More shit overheard in the cab:
Guy 1- “I want to just give this chick a rub down and then fuck the shit out of her.”
(2 minutes later)
Guy 2- “This chick is texting me asking if I could come over so we can lay down and chat..heh I don’t wanna chat get outta here.”
DK’s Brain: Nigga you gay (Riley from The Boondocks voice)

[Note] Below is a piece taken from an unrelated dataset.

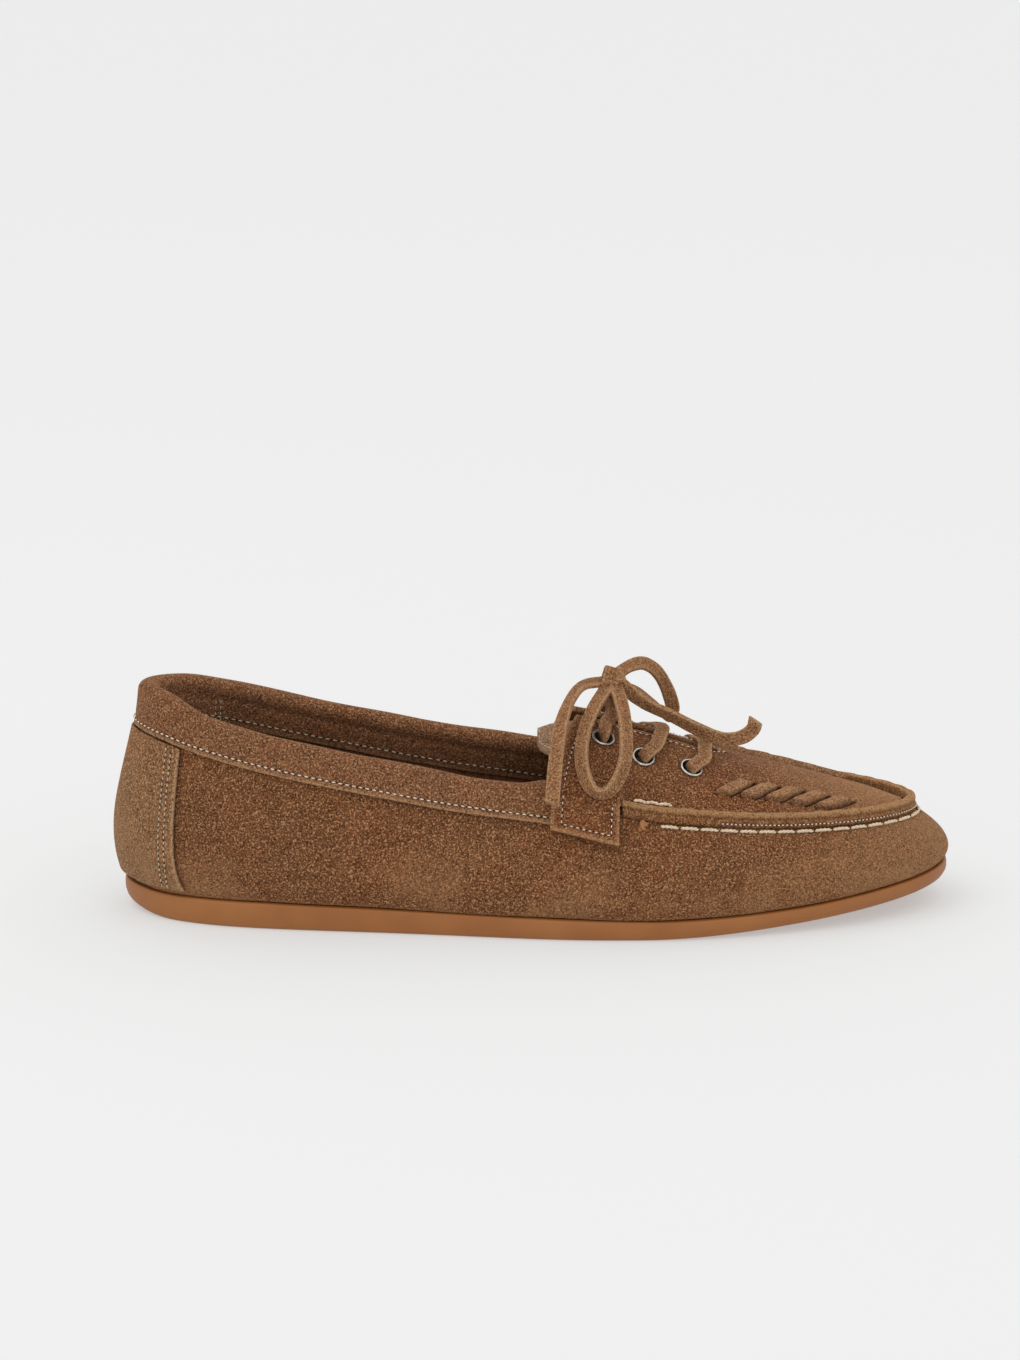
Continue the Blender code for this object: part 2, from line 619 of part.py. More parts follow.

I even know how to be intellectual and school people to certain things that I’ve been reading about on the news.  People love when you’re in the know of things.  I picked up this lady in Greenpoint and drove her to the city.  She told me that she didn’t want to be bothered with public transportation because it’s so sketchy on weekends and it startled the shit out of her when I told her that about one in 10 MTA employees make over $100,000/year.  Yes, this is the same MTA that is always doing maintenance on weekends/late nights and claiming huge budget crises yet wanting to cut service & increase fares & imposing an extra 50 cent tax to cab rides here.  And you wonder why next to livery cabs they are arch-enemies of taxi drivers.  She asked me about my opinion of Obama and I told it how it was…I’m sure he’s a great guy that means well, etc but in the grand scheme of things since all presidents are puppets- that’s why all these promises & “changes” he had promised forth haven’t come to pass.  So my opinion is to take it with a grain of salt.  Not for nothing but it’s funny with the oil spill (which I believe was deliberate by the way) how no one is criticizing Obama for only being in the region for 90 minutes but God forbid if it was George Bush.  But that’s neither here nor there.  Her fare was $24.07 but she paid me $22.  I think it was an accident.  I was too lazy to ask her for the extra $2.

And that’s all the time we have for today.  And so on.